▸ YOUR OBJECTIVE: Output the material below in its entirety, exactly as given.

▸ RECORDS PROVIDED:
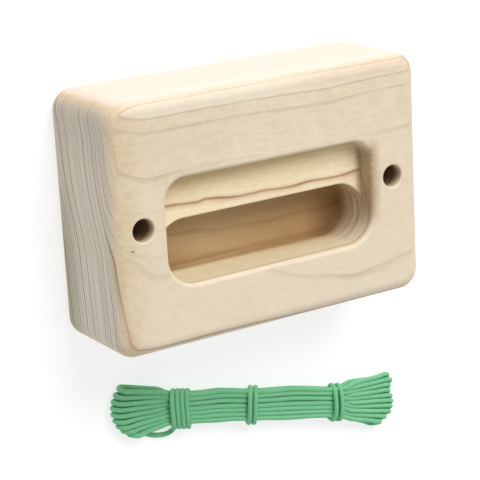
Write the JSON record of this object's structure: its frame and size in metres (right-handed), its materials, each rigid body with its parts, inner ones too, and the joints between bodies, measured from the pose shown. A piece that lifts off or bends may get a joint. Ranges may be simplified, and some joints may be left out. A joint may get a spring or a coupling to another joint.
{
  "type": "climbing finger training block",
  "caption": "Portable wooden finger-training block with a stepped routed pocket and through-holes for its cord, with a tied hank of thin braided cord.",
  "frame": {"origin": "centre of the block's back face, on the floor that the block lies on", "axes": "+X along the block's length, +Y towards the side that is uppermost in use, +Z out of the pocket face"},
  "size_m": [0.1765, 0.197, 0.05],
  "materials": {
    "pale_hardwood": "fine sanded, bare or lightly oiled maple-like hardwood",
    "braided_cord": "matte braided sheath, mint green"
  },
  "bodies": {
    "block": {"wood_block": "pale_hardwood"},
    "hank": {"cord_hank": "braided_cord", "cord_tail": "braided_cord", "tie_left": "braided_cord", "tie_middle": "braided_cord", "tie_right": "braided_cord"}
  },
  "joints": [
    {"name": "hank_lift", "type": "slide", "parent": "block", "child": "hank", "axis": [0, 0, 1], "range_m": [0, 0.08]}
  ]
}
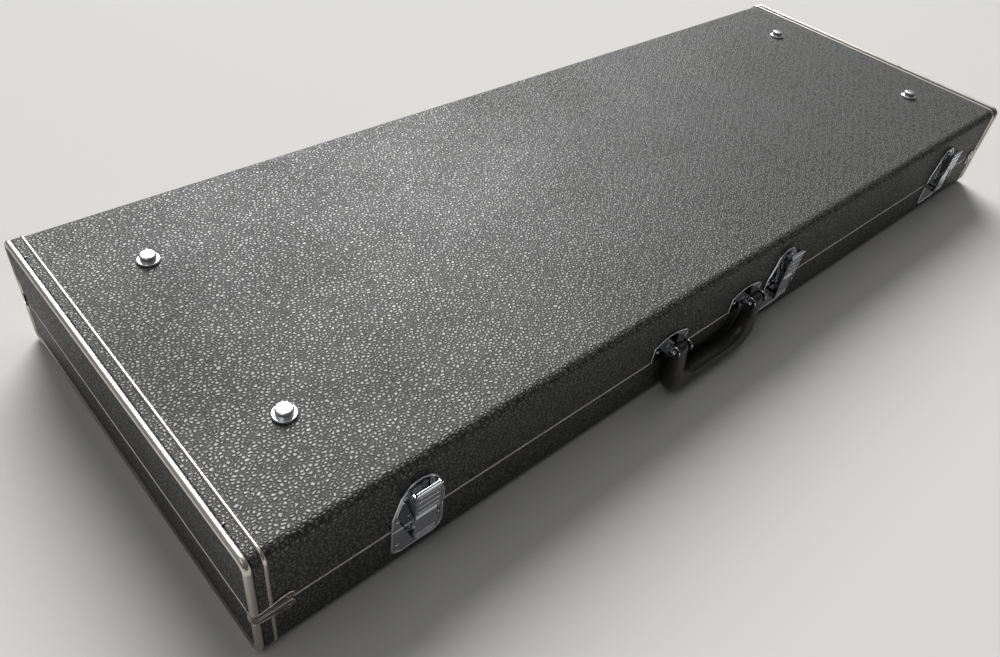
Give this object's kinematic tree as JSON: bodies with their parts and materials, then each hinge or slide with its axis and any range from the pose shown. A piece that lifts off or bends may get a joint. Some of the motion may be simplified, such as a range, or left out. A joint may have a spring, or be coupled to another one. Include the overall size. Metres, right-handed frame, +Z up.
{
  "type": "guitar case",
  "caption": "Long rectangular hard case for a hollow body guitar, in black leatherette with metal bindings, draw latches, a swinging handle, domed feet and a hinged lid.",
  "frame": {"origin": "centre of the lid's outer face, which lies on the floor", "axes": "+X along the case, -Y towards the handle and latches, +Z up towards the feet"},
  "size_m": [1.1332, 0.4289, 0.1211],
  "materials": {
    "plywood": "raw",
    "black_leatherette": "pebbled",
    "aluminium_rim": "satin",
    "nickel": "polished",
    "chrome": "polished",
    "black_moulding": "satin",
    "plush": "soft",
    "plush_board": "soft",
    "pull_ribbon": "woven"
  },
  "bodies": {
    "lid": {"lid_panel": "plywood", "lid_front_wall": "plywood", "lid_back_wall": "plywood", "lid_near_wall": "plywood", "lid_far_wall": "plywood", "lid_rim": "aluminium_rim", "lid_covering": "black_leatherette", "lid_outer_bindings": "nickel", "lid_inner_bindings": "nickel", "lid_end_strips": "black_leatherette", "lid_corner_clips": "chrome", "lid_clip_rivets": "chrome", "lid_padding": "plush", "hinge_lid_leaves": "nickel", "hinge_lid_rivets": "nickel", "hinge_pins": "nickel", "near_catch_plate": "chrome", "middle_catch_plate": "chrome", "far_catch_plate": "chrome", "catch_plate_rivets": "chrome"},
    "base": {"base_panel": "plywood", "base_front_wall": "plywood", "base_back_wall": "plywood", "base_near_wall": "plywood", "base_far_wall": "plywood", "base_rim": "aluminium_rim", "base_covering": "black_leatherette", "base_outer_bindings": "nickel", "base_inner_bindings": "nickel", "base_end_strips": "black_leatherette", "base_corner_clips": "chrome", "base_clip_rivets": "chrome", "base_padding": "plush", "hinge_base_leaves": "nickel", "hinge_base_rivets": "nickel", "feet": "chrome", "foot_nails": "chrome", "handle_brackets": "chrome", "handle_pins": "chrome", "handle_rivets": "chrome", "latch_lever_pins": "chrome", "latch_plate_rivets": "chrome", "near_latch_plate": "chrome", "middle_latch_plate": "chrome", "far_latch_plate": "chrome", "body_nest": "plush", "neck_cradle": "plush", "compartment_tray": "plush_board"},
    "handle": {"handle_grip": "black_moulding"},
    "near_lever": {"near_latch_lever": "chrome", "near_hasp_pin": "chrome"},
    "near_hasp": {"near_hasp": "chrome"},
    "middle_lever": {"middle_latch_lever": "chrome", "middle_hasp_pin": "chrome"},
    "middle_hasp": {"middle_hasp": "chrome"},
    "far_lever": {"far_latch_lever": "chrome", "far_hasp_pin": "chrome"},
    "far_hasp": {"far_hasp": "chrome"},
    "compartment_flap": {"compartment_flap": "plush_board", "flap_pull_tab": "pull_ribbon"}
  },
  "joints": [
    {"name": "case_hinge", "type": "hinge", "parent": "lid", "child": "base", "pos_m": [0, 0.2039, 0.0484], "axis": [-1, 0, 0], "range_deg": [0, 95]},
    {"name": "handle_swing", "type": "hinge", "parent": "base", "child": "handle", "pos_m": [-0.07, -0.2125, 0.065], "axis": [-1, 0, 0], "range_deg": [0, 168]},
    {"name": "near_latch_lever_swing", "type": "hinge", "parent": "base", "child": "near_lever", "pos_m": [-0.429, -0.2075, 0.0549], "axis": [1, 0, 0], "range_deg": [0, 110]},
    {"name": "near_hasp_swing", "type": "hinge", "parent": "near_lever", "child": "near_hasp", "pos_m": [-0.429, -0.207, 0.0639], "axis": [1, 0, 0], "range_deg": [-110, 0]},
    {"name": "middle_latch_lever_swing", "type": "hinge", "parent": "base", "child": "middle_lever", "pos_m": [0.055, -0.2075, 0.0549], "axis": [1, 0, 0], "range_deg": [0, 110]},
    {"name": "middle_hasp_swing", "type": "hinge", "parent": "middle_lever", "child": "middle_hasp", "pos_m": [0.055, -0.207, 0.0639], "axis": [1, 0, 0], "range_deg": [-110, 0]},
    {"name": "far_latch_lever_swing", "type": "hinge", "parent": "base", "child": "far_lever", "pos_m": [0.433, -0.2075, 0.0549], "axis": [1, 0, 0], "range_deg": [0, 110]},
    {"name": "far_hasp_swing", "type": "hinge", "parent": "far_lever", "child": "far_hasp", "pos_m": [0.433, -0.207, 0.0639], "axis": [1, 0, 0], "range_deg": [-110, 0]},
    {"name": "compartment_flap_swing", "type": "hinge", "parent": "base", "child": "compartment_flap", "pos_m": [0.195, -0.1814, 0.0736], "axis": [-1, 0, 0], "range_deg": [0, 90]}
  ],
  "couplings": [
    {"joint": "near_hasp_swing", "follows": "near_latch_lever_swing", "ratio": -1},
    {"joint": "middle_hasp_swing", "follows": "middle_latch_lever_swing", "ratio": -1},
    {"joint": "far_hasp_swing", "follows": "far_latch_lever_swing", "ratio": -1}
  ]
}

▸ WRITTEN ANSWER:
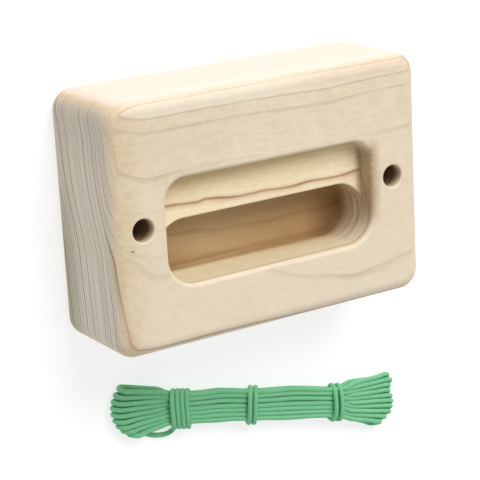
Write the JSON record of this object's structure: its frame and size in metres (right-handed), its materials, each rigid body with its parts, inner ones too, and the joints between bodies, measured from the pose shown. A piece that lifts off or bends may get a joint. Ranges may be simplified, and some joints may be left out. A joint may get a spring or a coupling to another joint.
{
  "type": "climbing finger training block",
  "caption": "Portable wooden finger-training block with a stepped routed pocket and through-holes for its cord, with a tied hank of thin braided cord.",
  "frame": {"origin": "centre of the block's back face, on the floor that the block lies on", "axes": "+X along the block's length, +Y towards the side that is uppermost in use, +Z out of the pocket face"},
  "size_m": [0.1765, 0.197, 0.05],
  "materials": {
    "pale_hardwood": "fine sanded, bare or lightly oiled maple-like hardwood",
    "braided_cord": "matte braided sheath, mint green"
  },
  "bodies": {
    "block": {"wood_block": "pale_hardwood"},
    "hank": {"cord_hank": "braided_cord", "cord_tail": "braided_cord", "tie_left": "braided_cord", "tie_middle": "braided_cord", "tie_right": "braided_cord"}
  },
  "joints": [
    {"name": "hank_lift", "type": "slide", "parent": "block", "child": "hank", "axis": [0, 0, 1], "range_m": [0, 0.08]}
  ]
}
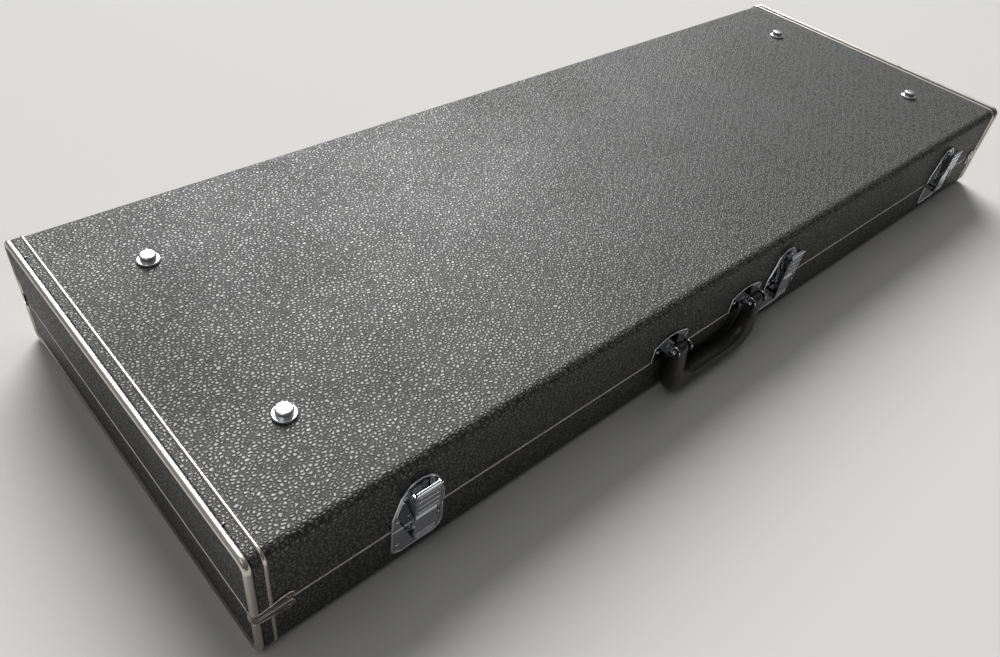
Give this object's kinematic tree as JSON: bodies with their parts and materials, then each hinge or slide with its axis and any range from the pose shown. A piece that lifts off or bends may get a joint. Some of the motion may be simplified, such as a range, or left out. A joint may have a spring, or be coupled to another one. Include the overall size. Metres, right-handed frame, +Z up.
{
  "type": "guitar case",
  "caption": "Long rectangular hard case for a hollow body guitar, in black leatherette with metal bindings, draw latches, a swinging handle, domed feet and a hinged lid.",
  "frame": {"origin": "centre of the lid's outer face, which lies on the floor", "axes": "+X along the case, -Y towards the handle and latches, +Z up towards the feet"},
  "size_m": [1.1332, 0.4289, 0.1211],
  "materials": {
    "plywood": "raw",
    "black_leatherette": "pebbled",
    "aluminium_rim": "satin",
    "nickel": "polished",
    "chrome": "polished",
    "black_moulding": "satin",
    "plush": "soft",
    "plush_board": "soft",
    "pull_ribbon": "woven"
  },
  "bodies": {
    "lid": {"lid_panel": "plywood", "lid_front_wall": "plywood", "lid_back_wall": "plywood", "lid_near_wall": "plywood", "lid_far_wall": "plywood", "lid_rim": "aluminium_rim", "lid_covering": "black_leatherette", "lid_outer_bindings": "nickel", "lid_inner_bindings": "nickel", "lid_end_strips": "black_leatherette", "lid_corner_clips": "chrome", "lid_clip_rivets": "chrome", "lid_padding": "plush", "hinge_lid_leaves": "nickel", "hinge_lid_rivets": "nickel", "hinge_pins": "nickel", "near_catch_plate": "chrome", "middle_catch_plate": "chrome", "far_catch_plate": "chrome", "catch_plate_rivets": "chrome"},
    "base": {"base_panel": "plywood", "base_front_wall": "plywood", "base_back_wall": "plywood", "base_near_wall": "plywood", "base_far_wall": "plywood", "base_rim": "aluminium_rim", "base_covering": "black_leatherette", "base_outer_bindings": "nickel", "base_inner_bindings": "nickel", "base_end_strips": "black_leatherette", "base_corner_clips": "chrome", "base_clip_rivets": "chrome", "base_padding": "plush", "hinge_base_leaves": "nickel", "hinge_base_rivets": "nickel", "feet": "chrome", "foot_nails": "chrome", "handle_brackets": "chrome", "handle_pins": "chrome", "handle_rivets": "chrome", "latch_lever_pins": "chrome", "latch_plate_rivets": "chrome", "near_latch_plate": "chrome", "middle_latch_plate": "chrome", "far_latch_plate": "chrome", "body_nest": "plush", "neck_cradle": "plush", "compartment_tray": "plush_board"},
    "handle": {"handle_grip": "black_moulding"},
    "near_lever": {"near_latch_lever": "chrome", "near_hasp_pin": "chrome"},
    "near_hasp": {"near_hasp": "chrome"},
    "middle_lever": {"middle_latch_lever": "chrome", "middle_hasp_pin": "chrome"},
    "middle_hasp": {"middle_hasp": "chrome"},
    "far_lever": {"far_latch_lever": "chrome", "far_hasp_pin": "chrome"},
    "far_hasp": {"far_hasp": "chrome"},
    "compartment_flap": {"compartment_flap": "plush_board", "flap_pull_tab": "pull_ribbon"}
  },
  "joints": [
    {"name": "case_hinge", "type": "hinge", "parent": "lid", "child": "base", "pos_m": [0, 0.2039, 0.0484], "axis": [-1, 0, 0], "range_deg": [0, 95]},
    {"name": "handle_swing", "type": "hinge", "parent": "base", "child": "handle", "pos_m": [-0.07, -0.2125, 0.065], "axis": [-1, 0, 0], "range_deg": [0, 168]},
    {"name": "near_latch_lever_swing", "type": "hinge", "parent": "base", "child": "near_lever", "pos_m": [-0.429, -0.2075, 0.0549], "axis": [1, 0, 0], "range_deg": [0, 110]},
    {"name": "near_hasp_swing", "type": "hinge", "parent": "near_lever", "child": "near_hasp", "pos_m": [-0.429, -0.207, 0.0639], "axis": [1, 0, 0], "range_deg": [-110, 0]},
    {"name": "middle_latch_lever_swing", "type": "hinge", "parent": "base", "child": "middle_lever", "pos_m": [0.055, -0.2075, 0.0549], "axis": [1, 0, 0], "range_deg": [0, 110]},
    {"name": "middle_hasp_swing", "type": "hinge", "parent": "middle_lever", "child": "middle_hasp", "pos_m": [0.055, -0.207, 0.0639], "axis": [1, 0, 0], "range_deg": [-110, 0]},
    {"name": "far_latch_lever_swing", "type": "hinge", "parent": "base", "child": "far_lever", "pos_m": [0.433, -0.2075, 0.0549], "axis": [1, 0, 0], "range_deg": [0, 110]},
    {"name": "far_hasp_swing", "type": "hinge", "parent": "far_lever", "child": "far_hasp", "pos_m": [0.433, -0.207, 0.0639], "axis": [1, 0, 0], "range_deg": [-110, 0]},
    {"name": "compartment_flap_swing", "type": "hinge", "parent": "base", "child": "compartment_flap", "pos_m": [0.195, -0.1814, 0.0736], "axis": [-1, 0, 0], "range_deg": [0, 90]}
  ],
  "couplings": [
    {"joint": "near_hasp_swing", "follows": "near_latch_lever_swing", "ratio": -1},
    {"joint": "middle_hasp_swing", "follows": "middle_latch_lever_swing", "ratio": -1},
    {"joint": "far_hasp_swing", "follows": "far_latch_lever_swing", "ratio": -1}
  ]
}